Sévère, pour mieux tromper sa crédulité, communiqua au sénat la résolution qu'il avait prise, fit battre monnaie à l'effigie d'Albinus, lui érigea des statues, et en lui prodiguant des honneurs de toute espèce, lui inspira une confiance entière dans ses intentions. Quand par ces prudentes manœuvres il se fut ainsi rassuré sur Albinus et sur la Bretagne, quand il eut réuni autour de lui toute l'armée d'Illyrie, et préparé tout ce qui pouvait servir à ses succès, il marcha contre Niger."
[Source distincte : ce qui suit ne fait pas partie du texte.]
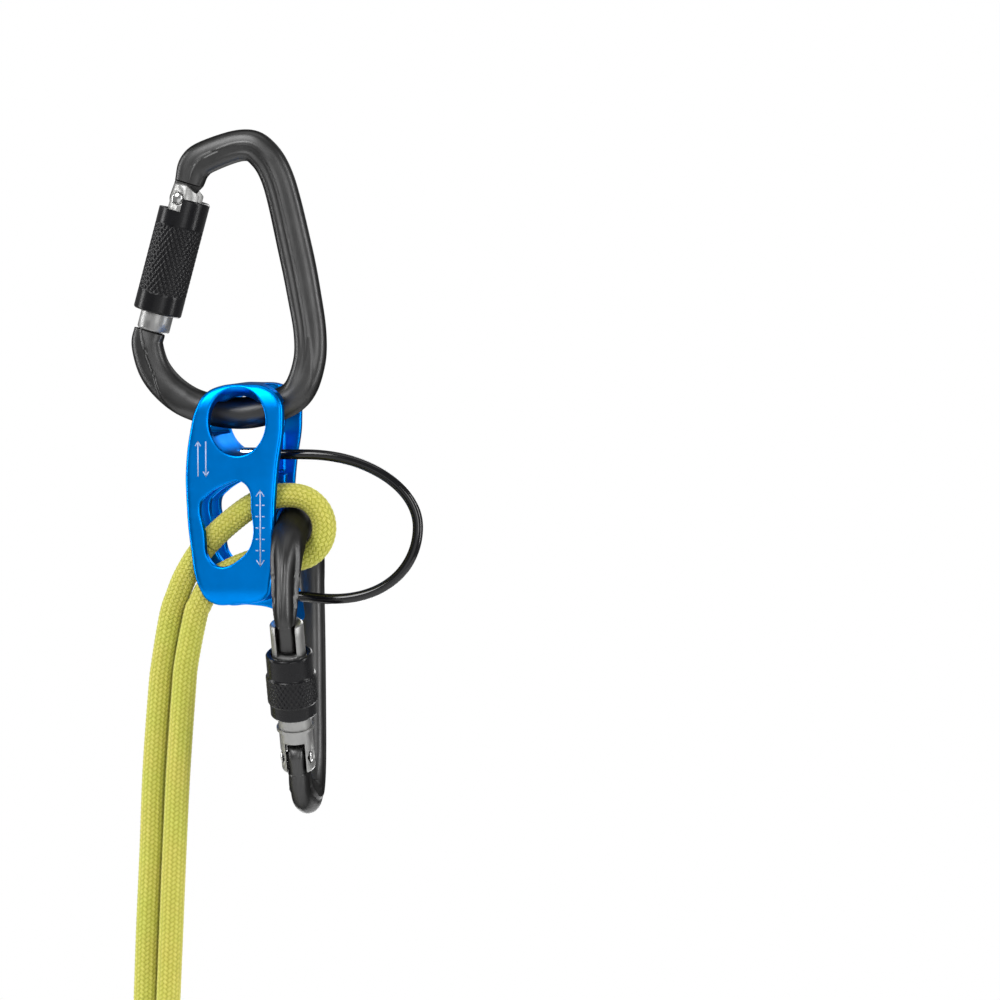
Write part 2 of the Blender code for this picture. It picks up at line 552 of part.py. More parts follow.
def keeper():
    """Covered cable loop, its bare ends crimped inside the plate."""
    middle = (KEEPER_TOP_Z + KEEPER_LOW_Z) / 2
    half = (KEEPER_TOP_Z - KEEPER_LOW_Z) / 2
    start = FERRULE_X[1] + GAP
    points = [(start + (KEEPER_FROM_X - start) * i / 4, 0, KEEPER_TOP_Z) for i in range(4)]
    for i in range(25):
        turn = pi / 2 - pi * i / 24
        sag = KEEPER_SAG * max(0, sin(-2 * turn))
        points.append((KEEPER_FROM_X + KEEPER_REACH * cos(turn), 0, middle + half * sin(turn) - sag))
    points += [(start + (KEEPER_FROM_X - start) * i / 4, 0, KEEPER_LOW_Z) for i in (3, 2, 1, 0)]
    sheath = tube("keeper_sheath", points, KEEPER_RADIUS, "cable", 2)
    bore = tube("keeper_bore", [(points[0][0] - 1, 0, KEEPER_TOP_Z)] + points
                + [(points[-1][0] - 1, 0, KEEPER_LOW_Z)], WIRE_RADIUS + GAP, None, 1, keep=False)
    cut(sheath, bore)
    inner = FERRULE_X[0] + 1.0
    tube("keeper_wire", [(inner, 0, KEEPER_TOP_Z)] + points + [(inner, 0, KEEPER_LOW_Z)], WIRE_RADIUS,
         "steel", 1)
    for label, z in (("upper", KEEPER_TOP_Z), ("lower", KEEPER_LOW_Z)):
        low, high = FERRULE_X
        length = high - low
        profile = [(0, FERRULE_RADIUS - 0.5), (0.5, FERRULE_RADIUS), (length - 0.4, FERRULE_RADIUS),
                   (length, FERRULE_RADIUS - 0.4), (length, WIRE_RADIUS + GAP), (0.6, WIRE_RADIUS + GAP),
                   (0.6, 0.5), (0, 0.5)]
        ferrule = turned((low, 0, z), (high, 0, z), profile, 20, closed=True)
        finish_mesh("keeper_ferrule_" + label, ferrule, "steel")


def rope_strand(name, route):
    count = int(sum((Vector(b) - Vector(a)).length for a, b in zip(route, route[1:])) / ROPE_SPACING)
    points = smooth_route(route, count)
    tube(name, points, ROPE_RADIUS, "rope", 3)
    return Vector(points[-1]), (Vector(points[-1]) - Vector(points[-2])).normalized()


def bight():
    """Half turn of the rope round the brake carabiner's bar."""
    return [(BRAKE_BAR.x + BIGHT_RADIUS * cos(turn), SLOT_Y, BRAKE_BAR.z + BIGHT_RADIUS * sin(turn))
            for turn in (pi / 2 - pi * i / 6 for i in range(7))]


def rope():
    ends = {"climber": rope_strand("rope_climber_strand", CLIMBER_ROUTE),
            "brake": rope_strand("rope_brake_strand", BRAKE_UPPER + bight() + BRAKE_LOWER)}
    profile = [(0, END_CAP_RADIUS - 0.4), (0.4, END_CAP_RADIUS), (END_CAP_LENGTH - 2, END_CAP_RADIUS),
               (END_CAP_LENGTH - 0.6, END_CAP_RADIUS - 0.8), (END_CAP_LENGTH, END_CAP_RADIUS - 2.2)]
    for label, (end, direction) in ends.items():
        start = end + direction * GAP
        cap = turned(start, start + direction * END_CAP_LENGTH, profile, 20)
        finish_mesh(label + "_rope_end", cap, "cap")


def carabiner(prefix, gate_radius, nose_reach, place=None):
    frame_body(prefix + "_carabiner_body", nose_reach, place)
    gate(prefix + "_gate", gate_radius, nose_reach, place)
    rivet(prefix + "_gate_rivet", gate_radius, place)
    plunger_and_spring(prefix + "_gate", place)


clear_scene()
PARTS = collection("rope_guide_plate_rig")
CUTTERS = collection("cutters")
carabiner("anchor", ANCHOR_GATE_RADIUS, ANCHOR_NOSE_REACH)
anchor_sleeve()
ring_on_gate("anchor_sleeve_ring", 10.0, 13.0, ANCHOR_GATE_RADIUS + 0.25, 6.9, "steel")
tube("anchor_sleeve_spring", coil(on_gate(14.0), on_gate(30.0), 6.85, 5, 12), 0.2, "steel", 0)
belay_plate()
keeper()
carabiner("brake", BRAKE_GATE_RADIUS, BRAKE_NOSE_REACH, brake_place())
screw_sleeve(brake_place())
ring_on_gate("sleeve_stop_ring", STOP_RING_T - STOP_RING_WIRE, STOP_RING_T + STOP_RING_WIRE,
             BRAKE_GATE_RADIUS + 0.15, BRAKE_GATE_RADIUS + 0.75, "steel", brake_place())
rope()
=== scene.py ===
"""Looks of the guide plate rig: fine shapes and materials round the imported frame.

Lengths are millimetres until a mesh is finished, and metres after that.
"""

import bmesh
import bpy
import numpy as np
from math import cos, pi, radians, sin, sqrt
from mathutils import Matrix, Vector


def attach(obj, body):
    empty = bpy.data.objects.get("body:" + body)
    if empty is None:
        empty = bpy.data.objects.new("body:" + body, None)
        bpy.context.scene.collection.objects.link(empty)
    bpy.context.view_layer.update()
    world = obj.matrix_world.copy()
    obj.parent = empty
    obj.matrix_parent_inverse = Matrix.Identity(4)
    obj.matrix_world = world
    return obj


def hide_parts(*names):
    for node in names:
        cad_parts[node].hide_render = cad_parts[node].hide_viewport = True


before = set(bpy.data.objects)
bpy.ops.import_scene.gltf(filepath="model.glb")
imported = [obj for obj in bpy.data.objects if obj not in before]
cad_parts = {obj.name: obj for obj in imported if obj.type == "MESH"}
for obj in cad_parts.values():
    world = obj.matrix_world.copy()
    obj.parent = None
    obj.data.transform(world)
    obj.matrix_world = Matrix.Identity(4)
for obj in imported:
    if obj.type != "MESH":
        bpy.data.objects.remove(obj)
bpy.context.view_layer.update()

MM = 0.001
GAP = 0.3

# Pear frame of both carabiners, in the plane of the anchor carabiner (x, z).
GATE_FREE_END = Vector((-34.4, 0, -63.3))
GATE_HINGE = Vector((-21.1, 0, -14.6))
GATE_LENGTH = 50.5
PIVOT_OFFSET = -2.0
HINGE_EYE_RADIUS = 4.4
TONGUE_HALF = 3.0
SHOULDER_T = 57.0
SHOULDER_SHIFT = -0.6
SHOULDER_HALF_WIDTH = 5.4
# distance before the shoulder, and how much of the shoulder's thickness is reached there
SHOULDER_RISE = [(0.35, 0.15), (0.2, 0.45), (0.05, 0.8)]
# t, offset inwards, half width
HINGE_NECK = [(54.0, -1.4, 4.7), (SHOULDER_T - 0.5, SHOULDER_SHIFT, 5.3)]
EYE_TURNS = range(10, 91, 8)
LEDGE_T = -0.7
LEDGE_SHIFT = -1.0
NOSE_SHIFT = -1.2
# distance past the ledge, offset inwards, half width, half thickness
LEDGE_STEPS = [
    (0.15, -1.05, 5.8, 3.3), (0.2, NOSE_SHIFT, 3.9, TONGUE_HALF + 0.1), (0.6, NOSE_SHIFT, 3.8, TONGUE_HALF)]
# distance short of the nose's end, half width, loss of half thickness
NOSE_STEPS = [(1.4, 3.8, 0), (0.7, 3.6, 0.15), (0.25, 3.1, 0.5), (0, 2.2, 1.2)]
BAR_RADIUS = 6.0
SEAT_GAP = 1.3
BIGHT_GAP = 0.9
BAR_LOW = Vector((-0.8, 0, -94.1))
SHOULDER_SECTION = (5.5, 3.9, 0.0, 0.5, 0.2)
LEDGE_SECTION = (6.0, 3.5, 0.0, 0.4, -0.4)
# x, z, half width in the plane, half thickness, depth of the valley beside the inner bead,
# recess of the flat outer panel, and how far across the section (-1 outer, 1 inner) the panel ends
FRAME_STATIONS = [
    (-17.9, -2.2, 6.3, 4.3, 0.0, 0.9, 0.2), (-13.1, 1.5, 6.2, 4.7, 0.2, 1.0, 0.1),
    (0.0, 5.6, 5.9, 4.9, 0.4, 0.8, 0.0), (7.6, 3.3, 6.0, 4.9, 0.6, 0.6, 0.0),
    (14.3, -7.6, 6.1, 4.8, 0.8, 0.4, 0.0), (20.6, -33.0, 6.4, 4.8, 0.9, 0.3, 0.0),
    (24.0, -50.0, 6.3, 4.8, 0.9, 0.3, 0.0), (26.2, -64.4, 6.1, 4.8, 0.8, 0.4, 0.0),
    (25.7, -75.6, 6.0, 5.2, 0.4, 0.3, -0.3), (21.4, -86.2, 6.0, 5.8, 0.0, 0.0, -0.9),
    (12.6, -91.5, 6.0, 6.0, 0.0, 0.0, -0.9), (-0.8, -94.1, 6.0, 6.0, 0.0, 0.0, -0.9),
    (-16.0, -91.8, 6.0, 6.0, 0.0, 0.0, -0.9), (-26.0, -86.8, 6.1, 5.6, 0.0, 0.8, -0.6),
    (-33.4, -78.6, 6.1, 5.0, 0.0, 1.7, 0.1), (-36.5, -69.0, 6.0, 4.3, 0.0, 1.2, 0.0)]
VALLEY_PLACE = 0.3
VALLEY_REACH = 0.3
RIDGE_WIDTH = 0.2
LEAST_THICKNESS = 0.35
MOST_SQUARENESS = 0.6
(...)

Cet extrait d'Hérodien indique en effet que Sévère fit battre monnaie à l'effigie d'Albinus. On peut se demander quelle latitude avait le gouverneur de Bretagne qui n'est que César, donc dans une position moins élevée que l'Auguste, dans le choix des types monétaires. Ces derniers sont parfaitement en accord avec la politique impériale de Septime Sévère. Sur notre denier, Minerve, protectrice des Césars, est pacificatrice (MINERVA PACIFERA). Elle tient le rameau d'olivier symbole de paix et ses armes sont laissées de côté. Nous sommes en pleine guerre civile et la position de Clodius Albinus ne bougeant pas de sa province pour aider Pescennius Niger, qu'il a pourtant connu sur les champs de bataille du Danube sous Commode, apporte donc la paix à l'Empire. Il ne veut pas ajouter d'huile sur le feu à un moment critique de l'Histoire où des légionnaires romains combattent d'autres légionnaires. La légende de revers mentionne le deuxième consulat ordinaire de Clodius Albinus. C'est en effet en 194 que Septime Sévère est nommé consul par le Sénat afin de conforter son pouvoir et qu'il choisit Albinus comme collègue. C'est en effet un honneur important de siéger à cette magistrature en même temps que l'empereur régnant. Clodius Albinus s'imagine donc sans doute que d'autres honneurs arriveront. La suite lui donnera tort...


Détail d'un bas-relief sculpté sur une cuve de sarcophage représentant Minerve à côté d'un olivier, son arbre-emblème (Musée archéologique, Ostie).